The United States is at war in two different countries: Iraq and
Afghanistan. The economy is in a crisis, and inequality continues to
escalate far beyond the already intolerable levels reached in the 1990s.
It is only with a vibrant and fiercely oppositional press that we can
hold our elected officials accountable and mobilize against the abuse of
governmental and corporate power. We need investigative journalism on
social justice issues, high-quality independent commentary, and the use
of the latest technology to present economic, political, and military
news in a lively manner. (If they can zip up baseball statistics and
weather forecasting without sacrificing substance, then surely they
could make quality reporting on Wall Street and the Pentagon more
accessible.)
This is not to say that the U.S. audience is utterly naïve when it
comes to media consumption.

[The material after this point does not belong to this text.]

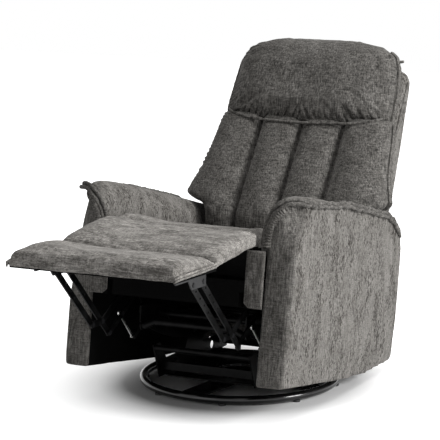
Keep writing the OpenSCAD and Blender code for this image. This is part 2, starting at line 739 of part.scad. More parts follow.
// Rear link: side plate to elbow, crossed by the upper rear link
module rear_link() color("#1d1d1d") difference() {
    side_cut(plane_1, steel_t) link_outline([rear_pivot, cross_joint, elbow_joint], link_w);
    rod_x(rear_pivot, rivet_r + pin_clear, plane_1 - over, plane_2);
    for (p = [cross_joint, elbow_joint]) rod_x(p, rivet_r, plane_1 - over, plane_2);
}

module front_link() color("#1d1d1d") difference() {
    side_cut(plane_1, steel_t) link_outline([front_pivot, low_joint], slim_w);
    rod_x(front_pivot, rivet_r + pin_clear, plane_1 - over, plane_2);
    rod_x(drive_joint, rivet_r, plane_1 - over, plane_2);
    rod_x(low_joint, rivet_r + open_clear, plane_1 - over, plane_2);
}

module upper_rear_link() color("#191919") difference() {
    side_cut(plane_2, steel_t) difference() {
        link_outline([low_joint, bracket_rear], link_w);
        light_row(bracket_rear, cross_joint, link_w * 1.5);
    }
    rod_x(cross_joint, rivet_r + pin_clear, plane_2 - over, plane_3);
    for (p = [low_joint, bracket_rear]) rod_x(p, rivet_r, plane_2 - over, plane_3);
}

module upper_front_link() color("#191919") difference() {
    side_cut(plane_2, steel_t) difference() {
        link_outline([elbow_joint, bracket_front], link_w);
        light_row(bracket_front, elbow_joint, link_w * 1.5);
    }
    rod_x(elbow_joint, rivet_r + pin_clear, plane_2 - over, plane_3);
    rod_x(bracket_front, rivet_r, plane_2 - over, plane_3);
}

module rear_link_rivets() color("#4a4a4a") both_sides() for (p = [cross_joint, elbow_joint])
    rivet(p, plane_1, plane_2 + steel_t + link_gap / 2);

// Rivets that go with the upper links: the low joint and both bracket pivots
module upper_rear_rivets() color("#4a4a4a") both_sides() {
    rivet(low_joint, plane_1 - link_gap / 4, plane_2 + steel_t);
    rivet(bracket_rear, plane_2, plane_3 + steel_t + link_gap / 2);
}

module upper_front_rivets() color("#4a4a4a") both_sides()
    rivet(bracket_front, plane_2, plane_3 + steel_t + link_gap / 2);

module drive_rod_rivets() color("#4a4a4a") both_sides()
    rivet(drive_joint, plane_1, plane_3 + steel_t + link_gap / 2);

// Drive shaft across the body, with a crank on each end outside the side plates
module drive_shaft() color("#1f1f1f") {
    rod_x(shaft_axis, drive_shaft_r, -plate_x + link_gap, plate_x - link_gap);
    both_sides() {
        rod_x(shaft_axis, drive_stub_r, plate_x - link_gap, plane_1);
        difference() {
            side_cut(plane_1, steel_t) link_outline([shaft_axis, crank_joint], slim_w);
            rod_x(crank_joint, rivet_r, plane_1 - over, plane_2);
        }
        rivet(crank_joint, plane_1, plane_3 + steel_t + link_gap / 2);
    }
}

// Bright rods from the cranks to the front links, flattened to eyes at their ends
module drive_rods() color("#c9c9c6") both_sides() difference() {
    union() {
        d = crank_joint - drive_joint;
        for (p = [drive_joint, crank_joint])
            rod_x(p, head_r, plane_3, plane_3 + steel_t);
        side_cut(plane_3, steel_t) link_outline([drive_joint, crank_joint], 2 * rod_r);
    }
    for (p = [drive_joint, crank_joint])
        rod_x(p, rivet_r + pin_clear, plane_3 - over, plane_3 + steel_t + over);
}

// Brackets that carry the back hinge, standing on the seat rails
module back_hinge_brackets() color("#161616") both_sides() difference() {
    side_cut(bracket_x, steel_t) union() {
        translate(back_hinge) circle(hinge_boss_r);
        polygon([back_hinge - [hinge_boss_r, 0], [back_hinge[0] - 3 * hinge_boss_r, rail_top_z],
            [back_hinge[0] + 3 * hinge_boss_r, rail_top_z], back_hinge + [hinge_boss_r, 0]]);
    }
    rod_x(back_hinge, hinge_pin_r, bracket_x - over, bracket_x + steel_t + over);
}

module back_hinge_pins() color("#4a4a4a") both_sides()
    rod_x(back_hinge, hinge_pin_r, ear_x - link_gap / 2, bracket_x + steel_t);

// Back frame: two uprights with hinge ears, a top tube and two cross tubes
module back_frame() color("#1b1b1b") {
    d = upright_high - upright_low;
    a = -atan2(d[0], d[1]);
    both_sides() {
        translate([upright_x, upright_low[0], upright_low[1]]) rotate([a, 0, 0])
            cylinder(h = norm(d), r = upright_r);
        difference() {
            side_cut(ear_x, steel_t) {
                link_outline([back_hinge, upright_low, mix(upright_low, upright_high, 0.2)],
                    2 * upright_r);
                translate(back_hinge) circle(hinge_boss_r);
            }
            rod_x(back_hinge, hinge_pin_r + pin_clear, ear_x - over, ear_x + steel_t + over);
        }
        rod_x(mix(upright_low, upright_high, 0.06), upright_r / 2, upright_x, ear_x);
        rod_x(mix(upright_low, upright_high, 0.16), upright_r / 2, upright_x, ear_x);
    }
    for (t = [[0.08, upright_x], [0.5, shell_half_w - shell_t - soft_clear], [0.94, upright_x]])
        rod_x(mix(upright_low, upright_high, t[0]), cross_tube_r, -t[1], t[1]);
}

// Back shell outline in [y, z]: thin at the top, deep at the bottom, closed at the rear
shell_front = [[294, 500], [453, 856], [480, 918]];
shell_rear = [[362, 332], [430, 560], [545, 952]];
shell_top = [[530, 984], [512, 994], [499, 984]];
shell_hollow_top = [[520, 952], [497, 948]];

// Rear panel and rim; below shell_step_z only the narrower panel is left, so that it passes the arms
module back_shell() color("#4d4944") {
    rim = shell_front[0] + (shell_front[1] - shell_front[0]) * (shell_step_z - shell_front[0][1])
        / (shell_front[1][1] - shell_front[0][1]);
    join = mix(shell_rear[0], shell_rear[1], (shell_step_z - shell_rear[0][1])
        / (shell_rear[1][1] - shell_rear[0][1]));
    difference() {
        side_cut(-shell_half_w, 2 * shell_half_w)
            polygon(concat([rim, join, shell_rear[1], shell_rear[2]], shell_top,
                [shell_front[2], shell_front[1]]));
        side_cut(-shell_half_w + shell_t, 2 * (shell_half_w - shell_t))
            polygon(concat([rim - [shell_t, shell_t], join - [shell_t, shell_t],
                shell_rear[1] - [shell_t, 0], shell_rear[2] - [shell_t * 1.4, shell_t * 2]],
                [shell_hollow_top[1], shell_front[2] - [shell_t, 0], shell_front[1] - [shell_t, 0]]));
    }
    side_cut(-shell_low_half_w, 2 * shell_low_half_w) polygon([join, join - [shell_t, 0],
        shell_rear[0] - [shell_t, 0], shell_rear[0]]);
}

// Where the cushion's rear face lies at a height, just in front of the frame's uprights
back_lean = atan2(upright_high[0] - upright_low[0], upright_high[1] - upright_low[1]);
function back_line(z) = upright_low[0] + (z - upright_low[1]) * tan(back_lean)
    - (upright_r + soft_clear) / cos(back_lean);

// Back cushion lines from the seat up to the headrest: front face, rear face and half widths
back_front = [[180, 462], [177, 500], [200, 552], [214, 580], [250, 640], [290, 712], [326, 778],
    [340, 804]];
back_rear = [for (p = back_front) [back_line(p[1]), p[1]]];
back_ws = [228, 240, 244, wing_half_w - 5, 312, 303, 293, 289];

module back_cushion() color("#605b55")
    pad(back_front, back_rear, back_ws, channel_us, channel_full, channel_in, back_seam_share);

head_low_z = back_front[len(back_front) - 1][1] + soft_clear;

// Headrest pillow lines from its lower roll over its top to its rear edge
head_front = [[362, head_low_z], [334, 822], [337, 850], [355, 900], [366, 940], [384, 990], [412, 1036],
    [444, head_top_z - 8], [472, head_top_z]];
head_rear = [[back_line(head_low_z), head_low_z], [back_line(822), 822], [back_line(850), 850],
    [back_line(900), 900], [483, 935], [496, 975], [504, 1010], [506, 1040], [504, 1060]];
head_ws = [274, headrest_half_w, headrest_half_w, 279, 277, 272, 264, 248, 228];

module headrest_pillow() color("#5e5953")
    pad(head_front, head_rear, head_ws, cushion_us, cushion_full, cushion_in, back_seam_share);

base_ring();
base_cross_bars();
base_hub();
floor_glides();
bearing_balls();
turning_race();
swivel_plate();
on_side(1) side_frame();  // left_side_frame
on_side(-1) side_frame();  // right_side_frame
cross_rail();  // front_cross_rail
mirror([0, 1, 0]) cross_rail();  // rear_cross_rail
bumper_bars();
rocker_pins();
carriage_bolts();
rocker_spring(1);  // left_rocker_spring
rocker_spring(-1);  // right_rocker_spring
rocked() on_side(1) rocker_plate();  // left_rocker_plate
rocked() on_side(-1) rocker_plate();  // right_rocker_plate
rocked() arched_cross_tube();
rocked() rear_cross_tube();
rocked() plate_spacers();
rocked() on_side(1) side_plate();  // left_side_plate
rocked() on_side(-1) side_plate();  // right_side_plate
rocked() side_plate_rivets();
rocked() on_side(1) seat_rail();  // left_seat_rail
rocked() on_side(-1) seat_rail();  // right_seat_rail
rocked() front_seat_rail();
rocked() rear_seat_rail();
rocked() rear_apron();
rocked() seat_webbing();
rocked() front_strips();
rocked() on_side(1) arm_box();  // left_arm_box
rocked() on_side(-1) arm_box();  // right_arm_box
rocked() on_side(1) arm_pad();  // left_arm_pad
rocked() on_side(-1) arm_pad();  // right_arm_pad
rocked() seat_cushion();
rocked() back_hinge_brackets();
rocked() back_hinge_pins();
rocked() back_frame();
rocked() back_shell();
rocked() back_cushion();
rocked() headrest_pillow();
rocked() on_side(1) rear_link();  // left_rear_link
rocked() on_side(-1) rear_link();  // right_rear_link
rocked() on_side(1) front_link();  // left_front_link
rocked() on_side(-1) front_link();  // right_front_link
rocked() on_side(1) upper_rear_link();  // left_upper_rear_link
rocked() on_side(-1) upper_rear_link();  // right_upper_rear_link
rocked() on_side(1) upper_front_link();  // left_upper_front_link
rocked() on_side(-1) upper_front_link();  // right_upper_front_link
rocked() rear_link_rivets();
rocked() upper_rear_rivets();
rocked() upper_front_rivets();
rocked() drive_rod_rivets();
rocked() footrest_brackets();
rocked() footrest_board();
rocked() footrest_pad();
rocked() bridge_pad();
rocked() drive_shaft();
rocked() drive_rods();
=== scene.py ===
import math

import bmesh
import bpy
import numpy as np
from mathutils import Matrix, Vector, noise


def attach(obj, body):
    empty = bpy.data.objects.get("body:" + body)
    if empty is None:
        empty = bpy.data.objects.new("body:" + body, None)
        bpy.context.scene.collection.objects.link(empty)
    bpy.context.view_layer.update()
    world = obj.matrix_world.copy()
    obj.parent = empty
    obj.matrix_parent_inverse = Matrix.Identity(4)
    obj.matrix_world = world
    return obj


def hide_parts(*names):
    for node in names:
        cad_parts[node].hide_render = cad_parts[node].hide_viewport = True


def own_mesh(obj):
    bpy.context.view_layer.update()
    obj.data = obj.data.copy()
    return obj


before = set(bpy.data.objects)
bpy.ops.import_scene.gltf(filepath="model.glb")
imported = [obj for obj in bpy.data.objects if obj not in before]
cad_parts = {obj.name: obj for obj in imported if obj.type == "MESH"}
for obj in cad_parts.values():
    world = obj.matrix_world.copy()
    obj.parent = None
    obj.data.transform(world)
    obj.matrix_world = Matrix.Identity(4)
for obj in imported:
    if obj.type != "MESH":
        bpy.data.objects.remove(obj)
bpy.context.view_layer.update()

# The chair body is built level, in metres, and then rocked 9 degrees back about the rocker pins,
# as the CAD model is.
PIVOT_Z = 0.150
ROCK = math.radians(-9)
LEVEL = (Matrix.Translation((0, 0, PIVOT_Z)) @ Matrix.Rotation(ROCK, 4, "X")
         @ Matrix.Translation((0, 0, -PIVOT_Z)))
MM = 0.001
TURN = 6.283
SIDES = ((1, "left"), (-1, "right"))
scene = bpy.context.scene


# Mesh helpers
def new_object(name, verts, faces, smooth=True):
    me = bpy.data.meshes.new(name)
    me.from_pydata([tuple(map(float, v)) for v in verts], [], [tuple(map(int, f)) for f in faces])
    me.validate()
    me.update()
    if smooth:
        me.shade_smooth()
    ob = bpy.data.objects.new(name, me)
    scene.collection.objects.link(ob)
    return ob


def coords(ob):
    co = np.empty(len(ob.data.vertices) * 3)
    ob.data.vertices.foreach_get("co", co)
    return co.reshape(-1, 3)


def normals(ob):
    no = np.empty(len(ob.data.vertices) * 3)
    ob.data.vertices.foreach_get("normal", no)
    return no.reshape(-1, 3)


def set_coords(ob, co):
    ob.data.vertices.foreach_set("co", np.ascontiguousarray(co, dtype=np.float64).ravel())
    ob.data.update()


def evaluated(ob):
    depsgraph = bpy.context.evaluated_depsgraph_get()
    return bpy.data.meshes.new_from_object(ob.evaluated_get(depsgraph))


def apply_modifiers(ob):
    me = evaluated(ob)
    ob.modifiers.clear()
    old = ob.data
    ob.data = me
    bpy.data.meshes.remove(old)
    ob.data.shade_smooth()
    return ob


def subdivide(ob):
    m = ob.modifiers.new("sub", "SUBSURF")
    m.levels = 1
    m.render_levels = 1
    return apply_modifiers(ob)


def rocked(ob):
    """Turn a level object into the chair's rest pose."""
    ob.data.transform(LEVEL)
    ob.data.update()
    return ob


def mirrored(ob, name):
    me = ob.data.copy()
    me.transform(Matrix.Scale(-1, 4, (1, 0, 0)))
    me.flip_normals()
    me.update()
    o = bpy.data.objects.new(name, me)
    scene.collection.objects.link(o)
    return o


def mix(a, b, t):
    return a * (1 - t) + b * t


def interp(xs, ys, x):
    return np.interp(x, xs, ys)


def arc_lengths(points):
    """How far each point lies along the line from its first point."""
    return np.concatenate([[0], np.cumsum(np.linalg.norm(np.diff(points, axis=0), axis=1))])


def resampled(points, n, closed=False):
    """n points evenly along a line; a closed line comes back without its last point."""
    s = arc_lengths(points)
    at = np.linspace(0, s[-1], n, endpoint=not closed)
    return np.column_stack([np.interp(at, s, points[:, k]) for k in range(points.shape[1])])


def with_end_points(points):
    """The points with one more before and behind them, which a Catmull-Rom curve needs."""
    p = np.array(points, float)
    return np.vstack([2 * p[0] - p[1], p, 2 * p[-1] - p[-2]])


def catmull_rom(a, b, c, d, t):
    """The point at share t of the way from b to c."""
    square = 2 * a - 5 * b + 4 * c - d
    cube = 3 * b - a - 3 * c + d
    return 0.5 * (2 * b + (c - a) * t + square * t * t + cube * t ** 3)


def smooth_curve(points, n):
    """n points evenly along a Catmull-Rom curve through points."""
    p = with_end_points(points)
    out = []
    for i in range(1, len(p) - 2):
        for t in np.linspace(0, 1, 24, endpoint=False):
            out.append(catmull_rom(p[i - 1], p[i], p[i + 1], p[i + 2], t))
    out.append(p[-2])
    return resampled(np.array(out), n)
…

On the contrary, the often biting political
satire of programs like The Jon Stewart Show, The Colbert
Report, and Saturday Night Live, and the endless loops of
political parody videos posted on YouTube, were a constant feature of
the 2008 primaries and election season. The first problem with American
satire, however, is that it tends to track the sensationalist agenda of
the mainstream corporate media. With few exceptions, such as Michael
Moore's films, the satirists do not uncover and critique the ways in
which sexual scandals and sensationalism divert our attention from
serious economic problems and social injustice.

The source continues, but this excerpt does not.